Volume 358 - 36th International Cosmic Ray Conference (ICRC2019) - NU - Neutrino
KM3NeT/ARCA Expectations for the Low Latitude Bubbles
A. Marinelli,* R. Coniglione, A. Sharma
*corresponding author
Full text: pdf
Pre-published on: 2019 July 31
Published on:
Abstract
In 2010 it was pointed out that the Fermi-LAT telescope registered high-energy gamma-ray emission from giant outflows symmetric respect to the Galactic plane which exceeded the expected backgrounds. The region were this emission was observed, extending up to 9 kpc from the Galactic plane and covering a total solid angle of ~1 sr, was afterward called: Fermi Bubbles.

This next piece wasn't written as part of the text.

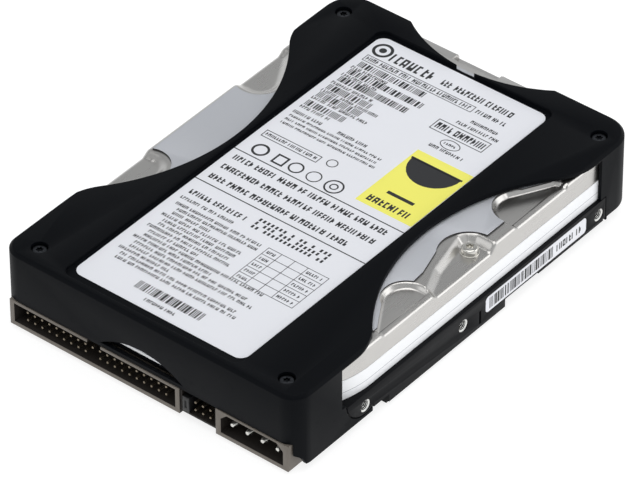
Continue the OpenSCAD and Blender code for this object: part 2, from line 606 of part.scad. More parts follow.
module resistors() color([0.1, 0.1, 0.11]) translate([0, chips_y, 0]) {
  z = board_z+board_t;
  for (i = [0:5]) box(6+i*3, 7.6+i*3, -53, -52.2, z, z+0.5);
  for (i = [0:4]) box(34, 35.6, 8+i*3, 8.8+i*3, z, z+0.5);
  for (i = [0:3]) box(-22+i*3, -20.4+i*3, -20, -19.2, z, z+0.5);
}

// ---- spindle ----
module spindle_base() color([0.6, 0.6, 0.61]) difference() {
  union() {
    rod(0, spindle_y, deck_b-1.6, deck_b, 21.5);
    rod(0, spindle_y, deck_b-0.1, 11.6, 8);
  }
  rod(0, spindle_y, 7.8, 13, 6.7);
  rod(0, spindle_y, 0, 13, sr);
}
module tooth(i, r0, r1, w, z0, z1) {
  translate([0, spindle_y, 0]) rotate([0, 0, i*40]) box(r0, r1, -w/2, w/2, z0, z1);
}
module stator_core() color([0.5, 0.5, 0.52]) union() {
  ring(0, spindle_y, 9.4, 11.4, 8, 9.7);
  for (i = [0:8]) tooth(i, 9.2, 13.5, 2.2, 9.5, 11.3);
  for (i = [0:8]) tooth(i, 13.3, 14.2, 6.0, 9.4, 11.4);
}
module stator_coils() color([0.72, 0.42, 0.2]) difference() {
  for (i = [0:8]) tooth(i, 10.1, 13.1, 4.4, 8.8, 12.0);
  for (i = [0:8]) tooth(i, 9, 14, 2.2, 9.5, 11.3);
}
module spindle_shaft() color([0.75, 0.75, 0.76]) rod(0, spindle_y, deck_b-1.6, hub_top+1, sr);
module spindle_bearings() color([0.6, 0.6, 0.62]) {
  ring(0, spindle_y, 8.2, 11.2, sr+run_gap, 5);
  ring(0, spindle_y, 14.2, 17.2, sr+run_gap, 5);
}
module spindle_hub() color([0.72, 0.73, 0.74]) difference() {
  union() {
    rod(0, spindle_y, 8.2, 12.4, 6.3);
    rod(0, spindle_y, 12.3, disc_z, 17.5);
    rod(0, spindle_y, disc_z-0.1, hub_top, disc_bore/2-0.05);
  }
  rod(0, spindle_y, 8, hub_top+1, 5);
  for (i = [0:5]) translate([0, spindle_y, 0]) rotate([0, 0, i*60]) rod(9, 0, hub_top-2.6, hub_top+1, 0.9);
}
module rotor_yoke() color([0.55, 0.55, 0.56]) ring(0, spindle_y, 8.3, 12.3, 16.3, 17.5);
module rotor_magnet() color([0.25, 0.24, 0.24]) ring(0, spindle_y, 8.5, 12.1, 15.1, 16.3);
module disc_platter() color([0.82, 0.83, 0.85]) ring(0, spindle_y, disc_z, disc_top, disc_bore/2, disc_d/2);
module disc_spacer() color([0.75, 0.75, 0.76]) ring(0, spindle_y, disc_top, hub_top, disc_bore/2, 15.5);
module disc_clamp() color([0.7, 0.7, 0.71]) difference() {
  union() {
    rod(0, spindle_y, hub_top, hub_top+0.9, 15.8);
    ring(0, spindle_y, hub_top+0.8, hub_top+1.3, 12.6, 14.2);
  }
  rod(0, spindle_y, hub_top-1, hub_top+2, 3.6);
  for (i = [0:5]) translate([0, spindle_y, 0]) rotate([0, 0, i*60]) rod(9, 0, hub_top-1, hub_top+2, 1);
  for (i = [0:5]) translate([0, spindle_y, 0]) rotate([0, 0, i*60+30]) rod(9, 0, hub_top-1, hub_top+2, 1.3);
}
module clamp_screws() color([0.6, 0.6, 0.6]) translate([0, spindle_y, 0])
  for (i = [0:5]) rotate([0, 0, i*60]) screw_pan(9, 0, hub_top+0.9, 1.7, 1.0, 0.9, 3.2);

// ---- actuator ----
module pivot_shaft() color([0.75, 0.75, 0.76]) union() {
  rod(pivot_x, pivot_y, deck_z, 20.8, pr);
  rod(pivot_x, pivot_y, deck_z, deck_z+0.7, 4.6);
}
module pivot_bearings() color([0.6, 0.6, 0.62]) {
  ring(pivot_x, pivot_y, 10, 12.4, pr+run_gap, 5.5);
  ring(pivot_x, pivot_y, 16.8, 19.2, pr+run_gap, 5.5);
}
module pivot_sleeve() color([0.7, 0.7, 0.71]) difference() {
  rod(pivot_x, pivot_y, 9.7, 19.5, 8);
  rod(pivot_x, pivot_y, 9, 20, 5);
  rod(pivot_x, pivot_y, 9, 12.4, 5.5);
  rod(pivot_x, pivot_y, 16.8, 20, 5.5);
}
module arm_plate(z) {
  translate([0, 0, z]) linear_extrude(height = arm_t) difference() {
    union() {
      circle(r = 9.6);
      polygon([[3, -9], [17, -5.2], [33, -2.6], [35, -1.6], [35, 1.6], [33, 2.6], [17, 5.2], [3, 9]]);
    }
    circle(r = 8);
    polygon([[13.5, -2.6], [25, -1.2], [25, 1.2], [13.5, 2.6]]);
    translate([32.4, 0]) circle(r = 1);
  }
}
module actuator_arm() color([0.7, 0.71, 0.73]) on_arm() union() {
  ring(0, 0, 10.6, 18.6, 8, 9.6);
  arm_plate(arm_lo-arm_t);
  arm_plate(arm_up);
}
module suspensions() color([0.78, 0.78, 0.8]) on_arm() for (s = [-1, 1]) {
  zm = s > 0 ? arm_up : arm_lo;
  zh = s > 0 ? disc_top+0.62 : disc_z-0.62;
  slab(min(zm, zm-s*0.2), max(zm, zm-s*0.2)) polygon([[30.5, -2.2], [35.6, -1.8], [35.6, 1.8], [30.5, 2.2]]);
  translate([35.4, 0, zm-s*0.1]) rotate([0, atan((zm-s*0.1-zh)/(arm_l-35.4)), 0])
    linear_extrude(height = 0.12, center = true)
      polygon([[0, -1.8], [arm_l-34.2, -0.7], [arm_l-34.2, 0.7], [0, 1.8]]);
}
module head_sliders() color([0.25, 0.25, 0.27]) on_arm() {
  box(arm_l-1.1, arm_l+1.0, -0.8, 0.8, disc_top+0.06, disc_top+0.5);
  box(arm_l-1.1, arm_l+1.0, -0.8, 0.8, disc_z-0.5, disc_z-0.06);
}
module voice_coil() color([0.75, 0.42, 0.2]) difference() {
  sector(14.6, coil_r, park_angle+180-coil_half, park_angle+180+coil_half, 14.3, 15.9);
  sector(14.6+coil_band, coil_r-coil_band, park_angle+188-coil_half, park_angle+172+coil_half, 14, 16.2);
}
module coil_frame() color([0.3, 0.28, 0.25]) union() {
  difference() {
    sector(9.7, 14.5, park_angle+180-coil_half-1.5, park_angle+180+coil_half+1.5, 14.1, 16.1);
    rod(pivot_x, pivot_y, 10, 20, 9.7);
  }
  sector(14.4, coil_r, park_angle+180-coil_half-1.9, park_angle+180-coil_half-0.1, 14.1, 16.1);
  sector(14.4, coil_r, park_angle+180+coil_half+0.1, park_angle+180+coil_half+1.9, 14.1, 16.1);
}
module preamp_chip() color([0.08, 0.08, 0.09]) on_arm() box(-4, 1.6, 9.65, 10.6, 12.6, 16.4);
// ribbon from the arm to the deck
module flex_cable() color([0.75, 0.5, 0.2]) difference() {
  union() {
    sector(cable_r, cable_r+cable_t, cable_a[0], cable_a[1], cable_z[0], cable_z[1]);
    translate([pivot_x, pivot_y, cable_z[0]]) rotate([0, 0, cable_a[0]])
      cube([cable_r+0.1, cable_t, cable_z[1]-cable_z[0]]);
  }
  rod(pivot_x, pivot_y, cable_z[0]-1, cable_z[1]+1, 9.65);
}
module flex_bracket() color([0.2, 0.2, 0.21]) difference() {
  union() {
    box(pivot_x-18, pivot_x-11.4, pivot_y-9, pivot_y-5.1, deck_z, 10.4);
    box(pivot_x-16, pivot_x-11.7, pivot_y-8.2, pivot_y-5.1, deck_z, 16.8);
    box(pivot_x-16.4, pivot_x-12.2, pivot_y-7.4, pivot_y-4.6, deck_b-2.2, deck_z);
  }
  ring(pivot_x, pivot_y, cable_z[0]-0.1, 16.9, cable_r-0.05, cable_r+cable_t+0.05);
}
// ---- voice coil motor ----
module yoke(z0, z1) difference() {
  union() {
    sector(magnet_r0, yoke_r, end_side-1.7, park_side+0.5, z0, z1);
    for (p = post_at) translate([pivot_x, pivot_y, 0]) rotate([0, 0, p[1]]) rod(p[0], 0, z0, z1, ear_r);
  }
  for (p = stop_at) translate([pivot_x, pivot_y, 0]) rotate([0, 0, p[1]]) rod(p[0], 0, 0, 30, stop_r+0.3);
  for (p = post_at) translate([pivot_x, pivot_y, 0]) rotate([0, 0, p[1]]) rod(p[0], 0, 0, 30, 1.0);
}
module motor_lower_yoke() color([0.62, 0.62, 0.63]) yoke(deck_z, deck_z+2);
module motor_upper_yoke() color([0.62, 0.62, 0.63]) yoke(yoke_up-yoke_t, yoke_up);
module motor_magnets() color([0.5, 0.5, 0.52]) {
  mid = (end_side+park_side)/2;
  for (a = [mid-magnet_a-0.5, mid+0.5]) {
    sector(magnet_r0, coil_r, a, a+magnet_a, deck_z+2, 13.2);
    sector(magnet_r0, coil_r, a, a+magnet_a, 17.1, yoke_up-yoke_t);
  }
}
module yoke_posts() color([0.7, 0.7, 0.7])
  for (p = post_at) translate([pivot_x, pivot_y, 0]) rotate([0, 0, p[1]]) {
    rod(p[0], 0, deck_z, yoke_up, 1.0);
    rod(p[0], 0, deck_z+2, yoke_up-yoke_t, pillar_r);
    rod(p[0], 0, yoke_up, yoke_up+0.7, 1.6);
  }
module crash_stops() color([0.12, 0.12, 0.12])
  for (p = stop_at) translate([pivot_x, pivot_y, 0]) rotate([0, 0, p[1]]) rod(p[0], 0, deck_z, 18, stop_r);
module actuator_latch() color([0.85, 0.84, 0.8]) difference() {
  union() {
    rod(latch_x, latch_y, 12, 16, 2.3);
    box(latch_x, latch_x+8, latch_y-0.8, latch_y+0.8, 13, 15.4);
    box(latch_x-0.7, latch_x+0.7, latch_y, latch_y+11, 13, 15.8);
    rod(latch_x+8, latch_y, 13, 15.4, 1.4);
  }
  rod(latch_x, latch_y, 10, 18, 1+run_gap);
}
module latch_pin() color([0.7, 0.7, 0.7]) union() {
  rod(latch_x, latch_y, deck_z, 17, 1);
  rod(latch_x, latch_y, deck_z, 11.7, 2.2);
}
module recirculation_filter() color([0.9, 0.9, 0.88]) union() {
  rrect(-44, -35, -34, -24, 1.5, deck_z, 18);
  rrect(-45, -34, -35, -23, 2, deck_z, deck_z+1.2);
}
module breather_filter() color([0.85, 0.85, 0.82]) union() {
  rrect(-30, -13, -51, -39, 3, deck_z, 11.4);
  rod(-21.5, -45, 11.3, 12, 3.2);
}

base_casting();
top_cover();
cover_gasket();
cover_damper();
cover_screws();
port_screw();
port_nut();
seam_tape();
shock_jacket();
jacket_screws();
main_label();
side_label();
connector_housing();
data_pins();
jumper_pins();
power_pins();
jumper_cap();
jumper_contact();
circuit_board();
board_insulator();
board_shield();
board_screws();
controller_chip();
buffer_chip();
motor_driver_chip();
clock_crystal();
capacitors();
resistors();
spindle_base();
stator_core();
stator_coils();
spindle_shaft();
spindle_bearings();
spindle_hub();
rotor_yoke();
rotor_magnet();
disc_platter();
disc_spacer();
disc_clamp();
clamp_screws();
pivot_shaft();
pivot_bearings();
pivot_sleeve();
actuator_arm();
voice_coil();
coil_frame();
suspensions();
head_sliders();
preamp_chip();
flex_cable();
flex_bracket();
motor_lower_yoke();
motor_upper_yoke();
motor_magnets();
yoke_posts();
crash_stops();
actuator_latch();
latch_pin();
recirculation_filter();
breather_filter();
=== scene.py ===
"""A 3.5-inch hard disk drive in its rubber shock jacket, finished for looking at.

The pieces follow the order in which the drive is put together. Sizes are metres in the frame of the
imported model: +Z up, +Y to the rear, the connectors at -Y, and the narrow label on the +X side.
"""
import json
import math
import random

import bpy
from mathutils import Matrix, Vector

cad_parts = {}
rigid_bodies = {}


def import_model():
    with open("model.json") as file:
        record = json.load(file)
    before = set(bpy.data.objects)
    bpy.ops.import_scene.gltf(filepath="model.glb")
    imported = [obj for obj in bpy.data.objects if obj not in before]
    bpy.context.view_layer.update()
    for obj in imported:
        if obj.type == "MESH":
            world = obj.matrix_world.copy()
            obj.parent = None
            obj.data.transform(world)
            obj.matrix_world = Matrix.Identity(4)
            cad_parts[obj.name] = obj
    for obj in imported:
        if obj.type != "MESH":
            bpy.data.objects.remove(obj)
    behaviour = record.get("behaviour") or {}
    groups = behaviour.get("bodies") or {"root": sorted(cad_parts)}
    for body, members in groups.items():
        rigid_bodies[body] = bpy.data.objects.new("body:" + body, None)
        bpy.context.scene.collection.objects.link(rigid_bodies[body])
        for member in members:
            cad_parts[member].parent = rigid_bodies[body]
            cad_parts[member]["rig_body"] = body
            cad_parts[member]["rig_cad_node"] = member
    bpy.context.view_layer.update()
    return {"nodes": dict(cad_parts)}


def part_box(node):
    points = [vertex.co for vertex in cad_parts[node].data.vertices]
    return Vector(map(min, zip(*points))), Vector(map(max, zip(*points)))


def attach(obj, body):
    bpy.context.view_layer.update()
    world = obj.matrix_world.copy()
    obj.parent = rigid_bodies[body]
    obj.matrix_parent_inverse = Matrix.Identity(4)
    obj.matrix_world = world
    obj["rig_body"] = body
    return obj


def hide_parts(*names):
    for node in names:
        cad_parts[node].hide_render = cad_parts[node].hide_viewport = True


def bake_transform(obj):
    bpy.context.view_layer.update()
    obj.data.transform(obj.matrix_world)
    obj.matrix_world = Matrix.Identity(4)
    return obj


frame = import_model()
MM = 0.001
NODE = frame["nodes"]
random.seed(7)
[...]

This observation could be interpreted as the trace of an outburst activity of the central supermassive black hole and the collected gamma rays were attributed to the non-thermal emission from cosmic rays accelerated in this region. Since this gamma-ray observations several hypotheses were made about the leptonic or hadronic origin of this emission. In 2016 a new analysis by the HAWC collaboration provided stringent upper limits on the gamma-ray flux from the Northern Fermi Bubble in the energy range of teens of TeV. These limits represent a constrain also for a possible neutrino counterpart making more difficult the observation through high-energy neutrino telescopes. However, in 2017, a study of the Fermi-LAT collaboration focused on the Fermi Bubbles region below 10 degrees of latitude produced the observation of a different spectral behaviour. The resulting spectral energy distribution is harder than the one obtained from the whole Fermi Bubbles. This allows for better observational possibilities for neutrino telescopes. Here we show the expectations for KM3NeT/ARCA.